The first week is the intake session. Colorado’s laws allow for teenagers to be in charge of their own information; the therapist will discuss with teenagers the value of including their parents and/or families in counseling. The intake session also involves beginning to establish a warm and welcoming relationship between therapist and client, so your child feels comfortable opening up and working on their issues in subsequent sessions.

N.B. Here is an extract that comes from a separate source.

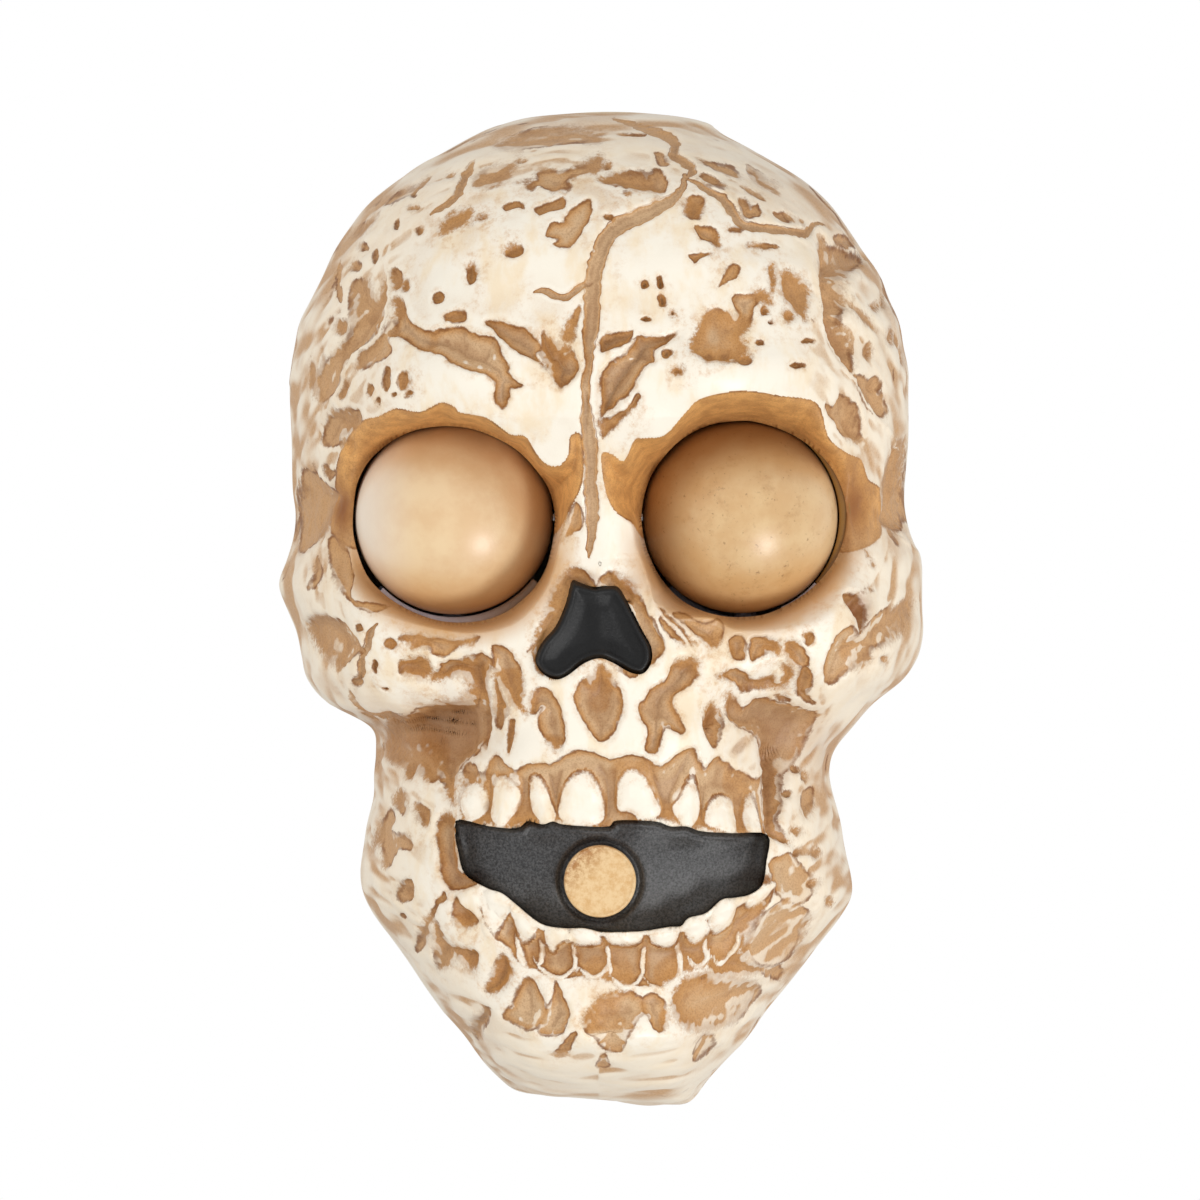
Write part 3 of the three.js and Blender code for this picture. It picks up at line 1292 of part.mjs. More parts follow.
function buttonLead() {
  const depth = boardFace - BUTTON_BOARD.thick + LEAD_END_GAP;
  const start = [BUTTON_X + BUTTON_LEAD_OUT.across, depth, BUTTON_Z + BUTTON_LEAD_OUT.up];
  return lead(BUTTON_LEAD, start, underBoard(BOARD_LEAD_SPOTS.button));
}

// Every piece with its material

const bone = { color: "#efe2ca", roughness: 0.45, metalness: 0 };
const tan = { color: "#d6b283", roughness: 0.4, metalness: 0 };
const black = { color: "#202021", roughness: 0.35, metalness: 0 };
const pale = { color: "#bdb8c4", roughness: 0.5, metalness: 0 };
const coverTan = { color: "#b49a76", roughness: 0.6, metalness: 0 };
const steel = { color: "#c3c5c8", roughness: 0.3, metalness: 1 };
const brass = { color: "#c9a24e", roughness: 0.3, metalness: 1 };
const green = { color: "#2d6b43", roughness: 0.5, metalness: 0 };
const white = { color: "#f3efe6", roughness: 0.2, metalness: 0 };
const amber = { color: "#8a4b1c", roughness: 0.15, metalness: 0 };
const gearWhite = { color: "#e6e2d6", roughness: 0.5, metalness: 0 };
const paper = { color: "#2b2a28", roughness: 0.9, metalness: 0 };
const copperLabel = { color: "#3c6ea5", roughness: 0.4, metalness: 0 };
const red = { color: "#a33227", roughness: 0.5, metalness: 0 };

const group = new THREE.Group();
group.name = "skull_doorbell";

function place(name, solid, material) {
  const mesh = new THREE.Mesh(geometryOf(solid), new THREE.MeshStandardMaterial(material));
  mesh.name = name;
  group.add(mesh);
}

function placeEach(name, solids, material) {
  solids.forEach((solid, i) => place(`${name}_${i + 1}`, solid, material));
}

place("skull_shell", skullShell(), bone);
place("nose_insert", noseInsert(), black);
place("mouth_insert", mouthInsert(), black);
place("rear_cover", rearCover(), coverTan);
placeEach(
  "case_screw",
  CASE_SCREWS.map((at) => screw(at, CASE_SCREW_SUNK - SCREW.seatGap, 1, CASE_SCREW_LONG)),
  steel,
);

place("left_eyelid", eyelid(-1), tan);
place("right_eyelid", eyelid(1), tan);
place("lid_axle", lidAxle(), steel);
place("lid_gear", gear(LID_TEETH, EYE_Z, 90, GEAR_RIGHT, AXLE_RADIUS + SCREW.seatGap), gearWhite);
place("idler_gear", idlerGear(), gearWhite);
const plateOut = BEARING_INNER + BEARING_THICK;
place("idler_pin", rod("x", PIN_RADIUS, [-plateOut, plateOut], EYE_DEPTH, IDLER_Z), steel);
const pinionBore = MOTOR.shaft + SCREW.seatGap;
place("motor_pinion", gear(PINION_TEETH, MOTOR_Z, gapBelow(PINION_TEETH), GEAR_LEFT, pinionBore), brass);
place("lid_motor", lidMotor(), steel);
place("left_eyeball", eyeball(-1), white);
place("right_eyeball", eyeball(1), white);
place("left_iris", iris(-1), amber);
place("right_iris", iris(1), amber);
place("eye_chassis", eyeChassis(), pale);
const chassisSeat = CHASSIS_FRONT + SCREW.seatGap;
placeEach(
  "chassis_screw",
  CHASSIS_SCREWS.map((at) => screw(at, chassisSeat, -1, CHASSIS_SCREW_LONG)),
  steel,
);

place("button_cap", buttonCap(), tan);
place("button_spring", buttonSpring(), steel);
place("button_board", buttonBoard(), green);
place("button_switch", buttonSwitch(), black);
const buttonSeat = boardFace - BUTTON_BOARD.thick - SCREW.seatGap;
placeEach(
  "button_screw",
  [-BUTTON_BOSS_X, BUTTON_BOSS_X].map((x) => screw([BUTTON_X + x, BUTTON_Z], buttonSeat, 1, BUTTON_SCREW_LONG)),
  steel,
);

place("battery_door", batteryDoor(), coverTan);
place("door_screw", screw(doorScrewPlace, DOOR.lift + DOOR_SCREW.headHigh, 1, DOOR_SCREW.long, DOOR_SCREW), steel);
placeEach("battery", [0, 1, 2].map(cell), copperLabel);
place("positive_contact", contact(1, [0]), steel);
place("negative_contact", contact(-1, [2]), steel);
place("left_bridge_contact", contact(-1, [0, 1]), steel);
place("right_bridge_contact", contact(1, [1, 2]), steel);
place("power_switch_body", switchBody(), black);
place("power_switch_knob", switchKnob(), black);

place("main_board", mainBoard(), green);
place("board_chip", chip(), black);
place("board_capacitor", capacitor(), black);
placeEach(
  "board_screw",
  BOARD_SCREWS.map((at) => screw(at, boardFront + SCREW.seatGap, -1, BOARD_SCREW_LONG)),
  steel,
);
place("speaker_frame", speakerFrame(), steel);
place("speaker_cone", speakerCone(), paper);
const earSeat = speakerBack + SPEAKER_DEPTHS.rimThick + SCREW.seatGap;
placeEach(
  "speaker_screw",
  speakerScrewPlaces.map((at) => screw(at, earSeat, -1, SPEAKER_SCREW_LONG)),
  steel,
);
place("battery_lead", batteryLead(), red);
place("speaker_lead", speakerLead(), red);
place("motor_lead", motorLead(), red);
place("button_lead", buttonLead(), red);

export default group;
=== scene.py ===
import functools
import itertools
import math

import bpy
import numpy as np
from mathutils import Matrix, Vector


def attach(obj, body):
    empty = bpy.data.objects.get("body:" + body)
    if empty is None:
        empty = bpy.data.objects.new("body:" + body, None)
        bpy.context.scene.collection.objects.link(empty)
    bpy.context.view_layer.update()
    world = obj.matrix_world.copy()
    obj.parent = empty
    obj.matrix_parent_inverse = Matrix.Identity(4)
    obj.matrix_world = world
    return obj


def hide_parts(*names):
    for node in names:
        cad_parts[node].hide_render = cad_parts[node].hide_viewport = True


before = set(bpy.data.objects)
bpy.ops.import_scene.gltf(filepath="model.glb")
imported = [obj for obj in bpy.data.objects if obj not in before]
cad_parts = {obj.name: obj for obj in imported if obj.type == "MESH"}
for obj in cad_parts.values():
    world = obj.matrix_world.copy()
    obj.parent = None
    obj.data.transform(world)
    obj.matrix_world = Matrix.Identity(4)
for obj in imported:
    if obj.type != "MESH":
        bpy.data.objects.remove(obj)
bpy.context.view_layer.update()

# The photograph's scale, and the pixel where X = 0 and Z = 0
MM = 0.001
PIXEL = 0.00022
MIDDLE_ACROSS = 600
MIDDLE_DOWN = 609
FRAME_PIXELS = 1200

# Bone this near to an opening's line, in pixels, is drawn to it
EDGE_SNAP = 2.2
# What is smaller than this counts as nothing
TINY = 1e-12
# Points set between two corners of a line that is rounded
LINE_STEPS = 4
# Cells of noise before it repeats
NOISE_CELLS = 32

# Overall sizes
SKULL_DEPTH = 0.074
HALF_HEIGHT = 0.110
HALF_WIDTH = 0.0713
RIM_THICK = 0.0026
RIM_TALL = 0.008
POLE_Z = 0.0099
ROUNDING_POWER = 3.2
CROWN_POWER = 5
CHIN_POWER = 14

# The skull's mesh is rings round a pole. Its outer ring is smoothed: steps round, blur and its reach in steps
RINGS = 400
ROUND = 1200
REACH_STEPS = 3600
REACH_BLUR = 7
REACH_SPREAD = 24

# The front view's outline in pixels: down, left edge, right edge
OUTLINE = [
    (109, 572, 648),
    (113, 530, 684),
    (120, 502, 712),
    (128, 480, 720),
    (152, 436, 764),
    (176, 397, 804),
    (200, 367, 831),
    (224, 348, 849),
    (248, 332, 865),
    (272, 321, 882),
    (296, 309, 891),
    (320, 297, 902),
    (344, 292, 906),
    (368, 288, 911),
    (392, 287, 911),
    (440, 289, 911),
    (488, 290, 907),
    (512, 293, 908),
    (536, 291, 914),
    (560, 284, 924),
    (584, 276, 925),
    (608, 284, 925),
    (632, 294, 926),
    (656, 299, 921),
    (680, 305, 906),
    (704, 326, 876),
    (728, 369, 855),
    (752, 374, 836),
    (776, 372, 831),
    (800, 372, 836),
    (824, 365, 843),
    (848, 362, 846),
    (872, 358, 852),
    (896, 361, 855),
    (920, 374, 842),
    (944, 392, 823),
    (968, 409, 805),
    (992, 425, 786),
    (1016, 443, 766),
    (1040, 464, 750),
    (1064, 481, 727),
    (1088, 505, 705),
    (1097, 522, 700),
    (1104, 600, 695),
    (1109, 660, 690),
]
# The middle line seen from the side: share of half the height, share of the depth
PROFILE_SHARES = [
    (-1, 0.72),
    (-0.85, 0.79),
    (-0.7, 0.775),
    (-0.5, 0.79),
    (-0.3, 0.825),
    (0, 0.815),
    (0.1, 0.79),
    (0.24, 0.83),
    (0.38, 0.925),
    (0.5, 0.96),
    (0.7, 0.985),
    (1, 1),
]
# Raised and hollow forms: across, up, their two reaches (shares of half the width) and their rise
RELIEF_SHARES = [
    (0.4, 0.44, 0.3, 0.13, 0.06),
    (0.05, 0.4, 0.16, 0.14, 0.03),
    (0.86, 0.5, 0.13, 0.4, -0.045),
    (0.78, -0.02, 0.2, 0.13, 0.09),
    (0.5, -0.25, 0.15, 0.13, -0.1),
    (0, 0, 0.2, 0.3, 0.035),
    (0.16, -0.32, 0.3, 0.16, 0.03),
    (0, -0.84, 0.3, 0.14, 0.035),
    (0.3, -0.72, 0.2, 0.1, -0.02),
    (0.447, 0.468, 0.3, 0.055, 0.03),
    (0.77, 0.6, 0.105, 0.13, -0.03),
    (0, 0.18, 0.07, 0.14, 0.02),
    (0.82, -0.062, 0.14, 0.09, 0.03),
    (0.55, -0.258, 0.15, 0.09, -0.05),
    (0, -0.062, 0.25, 0.08, 0.032),
    (0, -0.242, 0.34, 0.07, 0.022),
    (0.617, -0.52, 0.13, 0.16, 0.016),
    (0, -0.752, 0.43, 0.05, -0.019),
    (0, -0.872, 0.31, 0.055, 0.03),
]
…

Week 2 and THE FOLLOWING weeks:

The early weeks of therapy will involve building rapport. This is crucial; young people will be more willing to open up and will have greater success addressing their struggles if they trust their therapist. The therapist will evaluate the child’s needs and use a combination of therapies determined to be the best fit for the unique needs of your son or daughter. Your child will also receive homework to be practiced at home. Ongoing and consistent application of skills and tools is necessary for growth.

 

Intermountain Counseling is committed to creating a safe, warm, and welcoming environment for teens and preteens so they feel empowered and equipped to overcome the obstacles in their life.

Termination:

Termination is the agreed-upon ending of the therapeutic relationship once goals are achieved and takes 1 to 3 sessions, depending on your child's needs. The therapist will coordinate with the client to determine what is appropriate. Therapy should be a springboard into life; it’s vital that the relationship not be ended prematurely, which would undermine everything your child has work toward. If termination is deemed appropriate, the therapist will work with your child to establish a plan moving forward so that change remains consistent.